While the Shs 100m promised will go a long way in removing present obstacles, many crucial questions still remain about the future. Ugandan club football’s creaking pyramid remains threatened. The practicalities of Fufa picking up the tab on a regular basis remain open to dispute. So in a sense Fufa’s actions – as well meaning as they are – merely only serve to postpone the inevitable. The pyramid will crumple under the impact of events.

The offer of a shortcut has never been a worthy custodian of sustained success. A lasting solution should as such be the preoccupation of officials running the rule over Ugandan sport. Since the pathogen that causes Covid-19 cannot be wished away, officials should strive to steer a middle course between regular testing of athletes and affordability. 

Because there is nothing substantial on the table challenging the way Ugandan sport’s return and its limit is being perceived, allow your columnist to propose something novel. What if sporting entities were unburdened by subscribing to batch testing?

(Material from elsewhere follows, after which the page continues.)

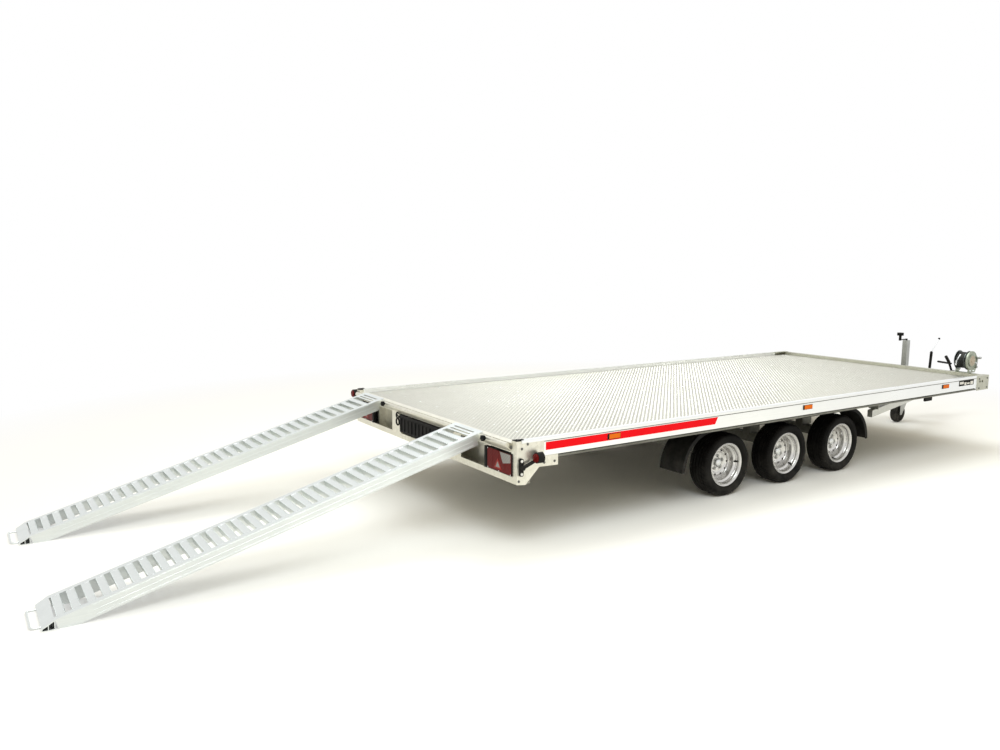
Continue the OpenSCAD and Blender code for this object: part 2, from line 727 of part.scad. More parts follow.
// Coupling head with its socket for a 50 mm ball
module coupling_head() {
    neck_x = overrun_front_x + bellows_l;
    color("silver") difference() {
        union() {
            translate([neck_x, 0, draw_z]) rotate([0, 90, 0]) cylinder(d = neck_d, h = ball_x - head_r + 10 - neck_x);
            span([ball_x - 105, -26, draw_z - 22], [ball_x, 26, draw_z + 42]);
            translate([ball_x, 0, socket_z]) cylinder(r = head_r, h = 48);
            translate([ball_x, 0, socket_z + 48]) sphere(r = head_r);
        }
        translate([ball_x, 0, socket_z - 1]) cylinder(r = ball_r, h = 31);
        translate([ball_x, 0, socket_z + 30 - e]) cylinder(r = ball_r + 1.5, h = 8);
        translate([ball_x, 0, socket_z + 38]) sphere(r = ball_r);
    }
}

module coupling_handle() {
    top = draw_z + 42;
    color("dimgray") {
        span([ball_x - 96, -19, top], [ball_x - 44, 19, top + 22]);
        rod([ball_x - 62, 0, top + 14], [ball_x - 148, 0, top + 140], 26);
        rod([ball_x - 140, 0, top + 132], [ball_x - 222, 0, top + 210], 36);
        rod([ball_x - 90, 0, top + 112], [ball_x - 396, 0, top + 158], 24);
    }
}

module handbrake_lever() {
    color("dimgray") {
        span([lever_x - 30, -30, lever_seat_z], [lever_x + 40, -12, lever_seat_z + 60]);
        rod([lever_x, -20, lever_seat_z + 40], [lever_x + 20, -20, lever_seat_z + 290], 32);
        rod([lever_x + 20, -20, lever_seat_z + 290], [lever_x + 170, -20, lever_seat_z + 440], 10);
        translate([lever_x + 172, -20, lever_seat_z + 442]) sphere(d = 26);
    }
}

module winch_frame() {
    y_out = winch_y - winch_half;
    color("silver") {
        span([winch_x - 36, winch_y - winch_half, winch_base_z], [winch_x + 20, winch_y + winch_half, winch_base_z + 6]);
        for (y = [y_out + 3, winch_y + winch_half - 3])
            translate([0, y, 0]) across(6) polygon([[winch_x - 36, winch_base_z], [winch_x + 20, winch_base_z],
                [winch_x + 60, winch_base_z + 30], [winch_x + 34, winch_z + 18], [winch_x - 26, winch_z + 18]]);
        translate([winch_x, y_out + e, winch_z]) rotate([90, 0, 0]) cylinder(d = reel_d, h = 14);
        translate([winch_x, y_out - 14 + e, winch_z]) rotate([90, 0, 0]) cylinder(d = reel_d - 70, h = 6);
        translate([0, y_out - 7 + e, 0]) across(14) polygon([[winch_x - 40, winch_base_z + 4], [winch_x + 76, winch_base_z + 4],
            [winch_x + 98, winch_base_z + 40], [winch_x + 92, winch_base_z + 96], [winch_x + 30, winch_z + 40],
            [winch_x - 40, winch_z + 20]]);
    }
}

module winch_drum() {
    color("gray") {
        for (y = [winch_y - 44, winch_y + 56])
            translate([winch_x, y, winch_z]) rotate([90, 0, 0]) cylinder(d = reel_d, h = 4);
        translate([winch_x, winch_y + 60 - running_gap, winch_z]) rotate([90, 0, 0])
            cylinder(d = 44, h = 2 * winch_half - 12 - 2 * running_gap);
        translate([winch_x, winch_y + 53, winch_z]) rotate([90, 0, 0]) cylinder(d = reel_d - 36, h = 98);
    }
}

// Crank on the gear cover, with its grip
module winch_crank() {
    y = winch_y - winch_half - 14;
    tip = [winch_crank_x + 16, y - 10, winch_crank_z + winch_crank_l];
    color("gray") {
        translate([winch_crank_x, y, winch_crank_z]) rotate([90, 0, 0]) cylinder(d = 26, h = 18);
        rod([winch_crank_x, y - 10, winch_crank_z], tip, 12);
        translate([tip[0], y - 4, tip[2]]) rotate([90, 0, 0]) cylinder(d = 22, h = 40);
    }
}

// Places a ramp: the local origin is on the bar, and the ramp runs down to local minus X
module on_ramp(y) {
    translate([bar_x, y, bar_z]) rotate([0, -ramp_slope, 0]) children();
}

// Hook that lies over the bar: an open ring, and its neck down to the rail
module ramp_hook(rail_end) {
    hole = ramp_bar_d / 2 + running_gap;
    difference() {
        union() {
            circle(hole + 8);
            translate([rail_end - 1, -hole - 8]) square([-rail_end - 8, 2 * hole + 16]);
        }
        circle(hole);
        polygon([[0, 0], [60, -16], [60, -80], [-35, -80], [-35, -62]]);
    }
}

module ramp(y) {
    upper = -32;
    lower = -ramp_l;
    first = upper - 100;
    rung_n = floor((ramp_l + first - rung_w / 2 - 8) / rung_pitch) + 1;
    slot_w = 14;
    inner_w = ramp_w - 2 * ramp_rail_w;
    color("gainsboro") difference() {
        on_ramp(y) {
            for (s = [-1, 1])
                translate([lower, s * (ramp_w - ramp_rail_w) / 2 - ramp_rail_w / 2, ramp_top - ramp_rail_h])
                    cube([upper - lower, ramp_rail_w, ramp_rail_h]);
            for (i = [0:rung_n - 1])
                translate([first - i * rung_pitch, 0, ramp_top - rung_h / 2 - 1]) difference() {
                    cube([rung_w, inner_w + 2, rung_h], center = true);
                    translate([0, 0, -rung_t]) cube([rung_w - 2 * rung_t, inner_w + 4, rung_h], center = true);
                }
            difference() {
                translate([upper - 40, -ramp_w / 2, ramp_top - 4]) cube([tongue_l, ramp_w, 4]);
                for (x = [upper - 16, upper + 18])
                    translate([x, 0, ramp_top]) cube([slot_w, inner_w - 30, 20], center = true);
            }
            for (s = [-1, 1]) translate([0, s * (ramp_w - ramp_rail_w) / 2, 0]) across(ramp_rail_w) ramp_hook(upper);
        }
        translate([ramp_end_x - 400, y - ramp_w, -200]) cube([400, 2 * ramp_w, 400]);
        translate([ramp_end_x - 400, y - ramp_w, -200]) cube([ramp_l, 2 * ramp_w, 200]);
    }
}

// Wedge-shaped toe, an extrusion across the ramp with two open cells, and its pull handle
module ramp_toe(y) {
    x = ramp_end_x - running_gap;
    bend = 20;
    color("gainsboro") {
        translate([0, y, 0]) across(ramp_w) difference() {
            polygon([[x, 0], [x - toe_l, 0], [x - toe_l, toe_lip], [x, toe_h]]);
            polygon([[x - 4, 4], [x - 30, 4], [x - 30, toe_h - 24], [x - 4, toe_h - 8]]);
            polygon([[x - 34, 4], [x - toe_l + 5, 4], [x - toe_l + 5, toe_lip - 1], [x - 34, toe_h - 27]]);
        }
        translate([x - toe_l, y, toe_lip / 2]) {
            for (s = [-1, 1]) {
                translate([e, s * handle_half, 0]) rotate([0, -90, 0]) cylinder(d = handle_d, h = handle_out - bend - handle_d / 2 + e);
                mirror([0, s > 0 ? 0 : 1, 0]) translate([handle_d / 2 + bend - handle_out, handle_half - bend, 0])
                    rotate([0, 0, 90]) rotate_extrude(angle = 90) translate([bend, 0]) circle(d = handle_d);
            }
            translate([handle_d / 2 - handle_out, 0, 0]) rotate([90, 0, 0])
                cylinder(d = handle_d, h = 2 * (handle_half - bend), center = true);
        }
    }
}

placed() side_rail_right();
placed() side_rail_left();
placed() rail_caps();
placed() front_beam();
placed() front_corners();
placed() deck_plate();
placed() rear_beam();
placed() rear_frame();
placed() corner_plates();
placed() side_stripes();
placed() cross_members();
placed() main_beams();
placed() ramp_store();
placed() torsion_axles();
placed() wheel_carriers();
placed() mudguard_right();
placed() mudguard_left();
placed() tail_lamps();
placed() lamp_ends();
placed() marker_arms();
placed() marker_lenses();
placed() side_markers();
placed() number_plate_flap();
placed() ramp_knobs();
placed() drawbar_leg_right();
placed() drawbar_leg_left();
placed() drawbar_brackets();
placed() jack_plate();
placed() overrun_housing();
placed() draw_bellows();
placed() coupling_head();
placed() coupling_handle();
placed() handbrake_lever();
placed() jack_tube();
placed() jack_crank();
placed() jack_inner();
placed() jack_fork();
placed() jack_wheel();
placed() winch_frame();
placed() winch_drum();
placed() winch_crank();
placed() ramp(ramp_right_y);  // ramp_right
placed() ramp_toe(ramp_right_y);  // ramp_right_toe
placed() ramp(ramp_left_y);  // ramp_left
placed() ramp_toe(ramp_left_y);  // ramp_left_toe
placed() rim(-1, 1);  // rim_right_1
placed() rim(-1, 2);  // rim_right_2
placed() rim(-1, 3);  // rim_right_3
placed() rim(1, 1);  // rim_left_1
placed() rim(1, 2);  // rim_left_2
placed() rim(1, 3);  // rim_left_3
placed() tyre(-1, 1);  // tyre_right_1
placed() tyre(-1, 2);  // tyre_right_2
placed() tyre(-1, 3);  // tyre_right_3
placed() tyre(1, 1);  // tyre_left_1
placed() tyre(1, 2);  // tyre_left_2
placed() tyre(1, 3);  // tyre_left_3
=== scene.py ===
import json
import math

import bpy
import bmesh
import numpy as np
from mathutils import Matrix, Vector


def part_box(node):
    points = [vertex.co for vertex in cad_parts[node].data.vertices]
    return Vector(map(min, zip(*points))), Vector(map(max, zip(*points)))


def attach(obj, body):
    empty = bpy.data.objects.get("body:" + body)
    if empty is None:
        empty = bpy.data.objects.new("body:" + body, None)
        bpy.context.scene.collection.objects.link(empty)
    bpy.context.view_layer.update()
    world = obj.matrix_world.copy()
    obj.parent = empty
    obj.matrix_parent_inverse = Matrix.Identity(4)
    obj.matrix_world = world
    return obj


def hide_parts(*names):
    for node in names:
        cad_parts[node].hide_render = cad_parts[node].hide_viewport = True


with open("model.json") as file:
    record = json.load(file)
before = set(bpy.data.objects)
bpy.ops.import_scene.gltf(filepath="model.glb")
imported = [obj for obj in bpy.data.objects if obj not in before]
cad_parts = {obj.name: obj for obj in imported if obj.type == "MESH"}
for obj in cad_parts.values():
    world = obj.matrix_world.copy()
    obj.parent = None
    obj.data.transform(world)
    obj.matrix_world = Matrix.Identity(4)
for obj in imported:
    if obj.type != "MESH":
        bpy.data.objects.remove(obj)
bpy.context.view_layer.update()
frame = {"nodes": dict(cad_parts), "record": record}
print("frame loaded:", len(frame["nodes"]), "nodes")

# places are given in metres forward from the bed's rear edge, left of the middle and up from the floor
bed = {"rear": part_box("corner_plates")[0].x, "length": 5.93, "halfWidth": 1.275, "top": 0.77, "deck": 0.73}
sides = {"right": -1, "left": 1}
view = {"place": (-3.003, -5.633, 1.959), "yaw": 33.35, "pitch": 8.12, "roll": 0.265, "lens": 30.01}


def at(x, y, z):
    return Vector((bed["rear"] + x, y, z))


# camera

def makeCamera():
    yaw, pitch, roll = (math.radians(view[k]) for k in ("yaw", "pitch", "roll"))
    ahead = Vector((math.sin(yaw) * math.cos(pitch), math.cos(yaw) * math.cos(pitch), -math.sin(pitch)))
    right = Vector((math.cos(yaw), -math.sin(yaw), 0))
    up = right.cross(ahead)
    right, up = right * math.cos(roll) + up * math.sin(roll), up * math.cos(roll) - right * math.sin(roll)
    camera = bpy.data.objects.new("camera", bpy.data.cameras.new("camera"))
    bpy.context.scene.collection.objects.link(camera)
    camera.data.sensor_width = 36
    camera.data.lens = view["lens"]
    camera.data.clip_end = 300
    camera.matrix_world = Matrix.Translation(at(*view["place"])) @ Matrix((right, up, -ahead)).transposed().to_4x4()
    bpy.context.scene.camera = camera


makeCamera()
print("camera placed")


# shader helpers: a node takes its inputs by name or number, and a socket given as a value is linked

def put(tree, kind, inputs=None, **settings):
    made = tree.nodes.new("ShaderNode" + kind)
    for key, value in settings.items():
        setattr(made, key, value)
    for key, value in (inputs or {}).items():
        if isinstance(value, bpy.types.NodeSocket):
            tree.links.new(value, made.inputs[key])
        else:
            made.inputs[key].default_value = value
    return made


def colour(r, g, b):
    return (r, g, b, 1.0)


def maths(tree, operation, a, b=0.0):
    return put(tree, "Math", {0: a, 1: b}, operation=operation).outputs[0]


def mixed(tree, share, a, b):
    made = put(tree, "Mix", data_type="RGBA")
    for key, value in ((0, share), (6, a), (7, b)):
        if isinstance(value, bpy.types.NodeSocket):
            tree.links.new(value, made.inputs[key])
        else:
            made.inputs[key].default_value = value
    return made.outputs[2]


def spread(tree, value, low, high, outLow, outHigh):
    return put(tree, "MapRange", {"Value": value, "From Min": low, "From Max": high,
                                  "To Min": outLow, "To Max": outHigh}).outputs["Result"]


def makeGroup(name, inputs, outputs):
    tree = bpy.data.node_groups.new(name, "ShaderNodeTree")
    for label, kind, value in inputs:
        socket = tree.interface.new_socket(name=label, in_out="INPUT", socket_type="NodeSocket" + kind)
        if value is not None:
            socket.default_value = value
    for label, kind in outputs:
        tree.interface.new_socket(name=label, in_out="OUTPUT", socket_type="NodeSocket" + kind)
    return tree, tree.nodes.new("NodeGroupInput"), tree.nodes.new("NodeGroupOutput")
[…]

Here’s how batch testing works: samples of several people are combined in a solitary tube. Molecular biology methods are then put to great use, with patients getting a clean bill of health once results from the pool test are negative. 

If, however, the results from the pool are positive, each patient sample is tested individually. This approach has become a thread that runs throughout the Rwandan response to the pandemic. It matters enormously in the developing world where attempts to beat off poverty have been immensely protracted and usually fruitless.

Batch testing would have such rich resonance for cash-strapped sporting entities in Uganda (of which many abound). Instead of a 23-strong squad shelling out Shs5,531,500 on a single round of PCR tests, it would part with only Shs240,500 in the event that the pool test turns up negative. 

The beauty about such an approach is that it will compel clubs to sensitise their players about the implications of fouling things up. Any recklessness that shows itself true in not being pandemic-conscious could see a Shs240,500 swell more than 20 fold.

So rather than convulse in the throes of a prohibitively high testing bill, sporting entities should float the idea of pool testing to officials stewarding Uganda’s response to the pandemic. 

The win-win outcome that pool testing teases out is too captivating to pass up. It certainly puts in the shade the airy promises that different federations keep shoving down the throats of athletes entrusted to their care.